All’art. 1 bis CGS, quindi ai principi di lealtà, probità e correttezza;

Ai principi fondamentali previsti nella premessa del Codice di comportamento sportivo deliberato dal CONI: “il presente Codice di comportamento sportivo specifica i doveri fondamentali, inderogabili ed obbligatori, di lealtà, correttezza e probità;

All’art. 2 del medesimo Codice che sottolinea il principio di lealtà;

All’art. 3 del medesimo Codice che pone il divieto di alterazione dei risultati sportivi;

All’art. 9 del medesimo Codice che evidenzia il principio di imparzialità

Preso atto che

– La legittimazione e l’interesse a promuovere ed a partecipare alla presente raccolta di firme è in capo a tifosi, sportivi e cittadini in genere, in virtù del fatto che lo sport è considerato “importante fattore per lo sviluppo umano” (art. 1 Carta Europea dello Sport adottata dal Consiglio d’Europa) e dello “sviluppo delle relazioni sociali” (art. 2 della Carta). Lo sport, inoltre, è ormai riconosciuto come uno degli strumenti più forti e altamente strategici per la cooperazione tra gli Stati, al punto che il diritto allo sport, come il diritto alla solidarietà, allo sviluppo, alla comunicazione, all’ambiente sano, viene considerato mezzo per perseguire la pace sociale (cfr.

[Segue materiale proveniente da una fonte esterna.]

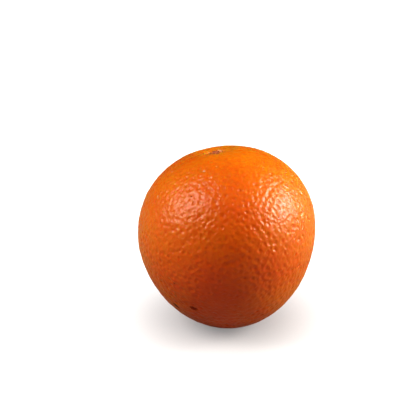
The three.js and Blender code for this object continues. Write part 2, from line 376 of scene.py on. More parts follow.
def pit_tree():
    """Presses two layers of oil-gland pits, fine ripples and a slow unevenness into the peel."""
    sockets = [(name, "NodeSocketFloat") for name in PEEL_SIZES]
    tree, group = geometry_tree("PeelPits", [*sockets, ("Peel", "NodeSocketMaterial")])
    share = add_node(tree, "GeometryNodeInputNamedAttribute", {"data_type": "FLOAT"}, {"Name": "pit_share"})
    # The pits' outlines wander a little, so that no two are alike.
    position = tree.nodes.new("GeometryNodeInputPosition")
    wander = add_node(tree, "ShaderNodeTexNoise", {}, {"Scale": WANDER_SCALE, "Detail": 1.0})
    aside = add_node(
        tree, "ShaderNodeVectorMath", {"operation": "SUBTRACT"}, {0: (wander, 1), 1: (0.5, 0.5, 0.5)}
    )
    scaled = add_node(
        tree,
        "ShaderNodeVectorMath",
        {"operation": "SCALE"},
        {"Vector": (aside, 0), "Scale": (group, "Waviness")},
    )
    place = add_node(tree, "ShaderNodeVectorMath", {"operation": "ADD"}, {0: (position, 0), 1: (scaled, 0)})
    (big, big_shape), (small, small_shape) = [
        pit_layer(tree, share, place, group, PEEL_SIZES[first : first + 3], seed)
        for first, seed in ((0, 11), (3, 23))
    ]
    height = None
    for name in ("Ripple", "Swell"):
        scale = add_node(
            tree, "ShaderNodeMath", {"operation": "DIVIDE"}, {0: 1.0, 1: (group, name + " length")}
        )
        noise = add_node(tree, "ShaderNodeTexNoise", {}, {"Scale": (scale, 0), "Detail": 1.0})
        centred = add_node(tree, "ShaderNodeMath", {"operation": "SUBTRACT"}, {0: (noise, 0), 1: 0.5})
        height = add_node(
            tree,
            "ShaderNodeMath",
            {"operation": "MULTIPLY_ADD"},
            {0: (centred, 0), 1: (group, name + " height"), 2: (height, 0) if height else 0.0},
        )
    eased = add_node(tree, "ShaderNodeMath", {"operation": "MULTIPLY"}, {0: (height, 0), 1: (share, 0)})
    pressed = add_node(tree, "ShaderNodeMath", {"operation": "ADD"}, {0: (big, 0), 1: (small, 0)})
    total = add_node(tree, "ShaderNodeMath", {"operation": "SUBTRACT"}, {0: (eased, 0), 1: (pressed, 0)})
    normal = tree.nodes.new("GeometryNodeInputNormal")
    offset = add_node(
        tree, "ShaderNodeVectorMath", {"operation": "SCALE"}, {"Vector": (normal, 0), "Scale": (total, 0)}
    )
    moved = add_node(
        tree, "GeometryNodeSetPosition", {}, {"Geometry": (group, "Geometry"), "Offset": (offset, "Vector")}
    )
    both = add_node(
        tree, "ShaderNodeMath", {"operation": "MAXIMUM"}, {0: (big_shape, 0), 1: (small_shape, 0)}
    )
    stored = add_node(
        tree,
        "GeometryNodeStoreNamedAttribute",
        {"data_type": "FLOAT", "domain": "POINT"},
        {"Geometry": (moved, 0), "Name": "pit", "Value": (both, 0)},
    )
    real = add_node(tree, "GeometryNodeRealizeInstances", {}, {"Geometry": (stored, 0)})
    painted = add_node(
        tree, "GeometryNodeSetMaterial", {}, {"Geometry": (real, 0), "Material": (group, "Peel")}
    )
    output = tree.nodes.new("NodeGroupOutput")
    tree.links.new(painted.outputs[0], output.inputs[0])
    return tree


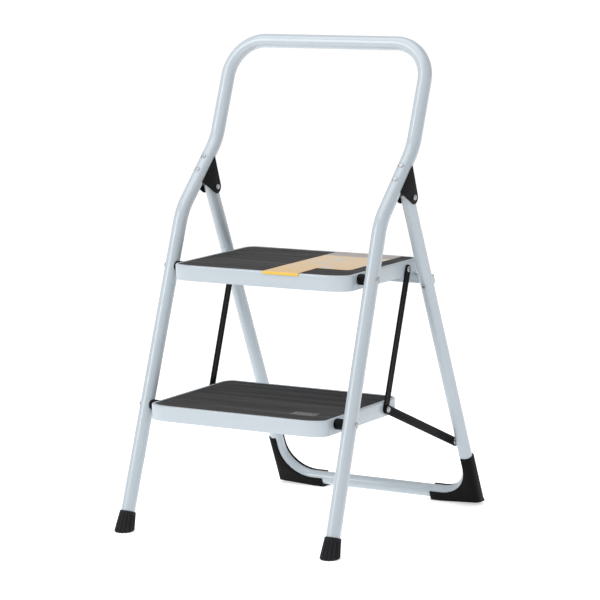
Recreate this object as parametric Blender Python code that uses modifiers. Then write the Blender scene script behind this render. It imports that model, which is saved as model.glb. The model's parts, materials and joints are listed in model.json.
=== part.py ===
"""Folding two-tread step stool: bent tube front frame with a hand hoop, hinged rear frame, linked treads."""
import math
import bmesh
import bpy
from mathutils import Matrix, Vector

# Front frame: one bent tube, legs at the sides, seen from the side it leans back in three straight runs.
frame_spacing = 0.409
foot_splay = 0.0065
front_tube_diameter = 0.025
tube_wall = 0.0012
front_lean = math.radians(17.93)
middle_lean = math.radians(43.43)
top_lean = math.radians(19.43)
lower_knee_height = 0.5527
upper_knee_height = 0.6709
top_bar_height = 0.8494
knee_radius = 0.100
hoop_corner_radius = 0.068
leg_end_up_leg = 0.013

# Front feet: flared ferrules pushed on the leg ends, soles cut level.
foot_top_up_leg = 0.036
foot_top_radius = 0.0143
foot_sole_radius = 0.0186
foot_below_sole = 0.010
foot_rim_edge = 0.0008
foot_sides = 20

# Hinge brackets behind the middle run of the front tube.
hinge_along_run = 0.0896
hinge_behind_tube = 0.0436
bracket_low_along_run = 0.069
bracket_high_along_run = 0.119
bracket_sheet = 0.0020
bracket_nose_radius = 0.0120
ear_front_y = 0.0005
bracket_rivets_along_run = (0.084, 0.1144)

# Rear frame: one bent tube, legs down from the hinge, bar along the floor.
rear_tube_diameter = 0.024
rear_lean = math.radians(24.07)
rear_bar_height = 0.0166
rear_corner_radius = 0.065
rear_tube_above_hinge = 0.0145
plug_cap = 0.0015
plug_depth = 0.0093
shoe_wall = 0.0025
shoe_front_wrap = 0.0012
shoe_side_wall = 0.0008
shoe_side_round = 0.0095
shoe_up_leg = 0.087
shoe_inner_reach = 0.088
shoe_back_short_of_tube = 0.0045
shoe_wrap_past_middle = 0.0052
shoe_flat_sole = 0.020
shoe_corner_rise = 0.0045

# Treads: pressed trays with a skirt, both alike, the rubber mat let into the top.
tread_width = 0.362
tread_depth = 0.263
tread_ahead_of_pivot = 0.0450
tread_skirt = 0.0275
tread_front_corner_across = 0.046
tread_front_corner_deep = 0.024
tread_rear_corner_radius = 0.022
tread_tilt = math.radians(1.8)
tread_rim = 0.0055
tread_sheet = 0.0018
tread_edge_round = 0.0026
rim_above_pivot = 0.0100
mat_thickness = 0.0022
lower_pivot_up_leg = 0.228
upper_pivot_up_leg = 0.479
spacer_radius = 0.0095
saddle_depth = 0.0025

# Links: flat bars. The upper pair ties the treads, the lower pair ties the lower tread to the rear legs.
link_width = 0.0156
link_sheet = 0.0030
link_pivot_behind = 0.1660
rear_link_tail = 0.0060
link_pivot_below = 0.0045
rear_link_down_leg = 0.509
stud_collar_radius = 0.0070

# Cross bar behind the rear legs, on which the upper tread rests.
cross_bar_height = 0.0170
cross_bar_depth = 0.0070
cross_bar_short_of_leg = 0.0060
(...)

Atto finale di Helsinki; la Carta internazionale dell’educazione fisica e dello sport, adottata nel novembre 1978 dalla Conferenza Generale dell’UNESCO);

– si rende opportuno ristabilire il rispetto dei predetti principi, onde arginare il dilagante clima di disgregazione sociale e netta contrapposizione in virtù dell’”appartenenza calcistica”

Tenuto presente che

Al Consiglio Federale, ex art. 4 comma 1 NOIF spetta, tra l’altro, il controllo della regolarità dei campionati

Tutto ciò premesso

I sottoscritti promotori e firmatari della presente raccolta firme, alla luce dei numerosi fatti nuovi emersi e citati, nonché delle norme nazionali ed internazionali che associano lo sport a lealtà, probità e correttezza, sensibilizzano ed invitano gli Enti in indirizzo, ciascuno per le proprie competenze, a revocare la iniqua, ingiusta e lesiva (dei valori testé menzionati) decisione adottata il 26 luglio 2006, dalla FIGC, presieduta dal Commissario straordinario Guido Rossi.»